**Task details**. Select, from the material below, each line with "caption" in it.

------ Excerpted records

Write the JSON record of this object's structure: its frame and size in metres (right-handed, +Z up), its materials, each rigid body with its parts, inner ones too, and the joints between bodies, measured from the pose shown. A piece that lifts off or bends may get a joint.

------------
------ Excerpted records

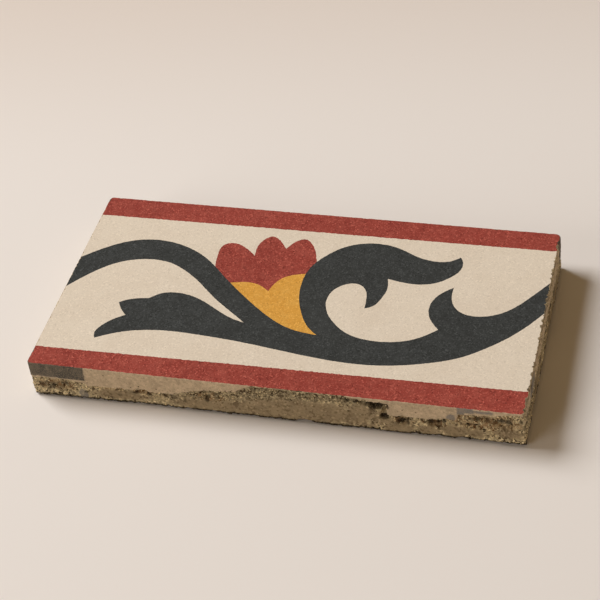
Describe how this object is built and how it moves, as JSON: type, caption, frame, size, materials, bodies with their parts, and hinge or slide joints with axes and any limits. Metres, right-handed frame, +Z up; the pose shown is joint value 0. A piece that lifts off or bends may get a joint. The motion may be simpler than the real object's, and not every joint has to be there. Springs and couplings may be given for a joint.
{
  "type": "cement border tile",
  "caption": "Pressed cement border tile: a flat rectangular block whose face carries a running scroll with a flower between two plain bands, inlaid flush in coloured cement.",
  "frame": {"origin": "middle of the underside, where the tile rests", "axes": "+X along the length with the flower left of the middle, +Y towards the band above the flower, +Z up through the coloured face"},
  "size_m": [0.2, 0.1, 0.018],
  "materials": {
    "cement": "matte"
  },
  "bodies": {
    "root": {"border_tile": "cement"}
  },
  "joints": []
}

------------

**Right answer**.
Describe how this object is built and how it moves, as JSON: type, caption, frame, size, materials, bodies with their parts, and hinge or slide joints with axes and any limits. Metres, right-handed frame, +Z up; the pose shown is joint value 0. A piece that lifts off or bends may get a joint. The motion may be simpler than the real object's, and not every joint has to be there. Springs and couplings may be given for a joint.
  "caption": "Pressed cement border tile: a flat rectangular block whose face carries a running scroll with a flower between two plain bands, inlaid flush in coloured cement.",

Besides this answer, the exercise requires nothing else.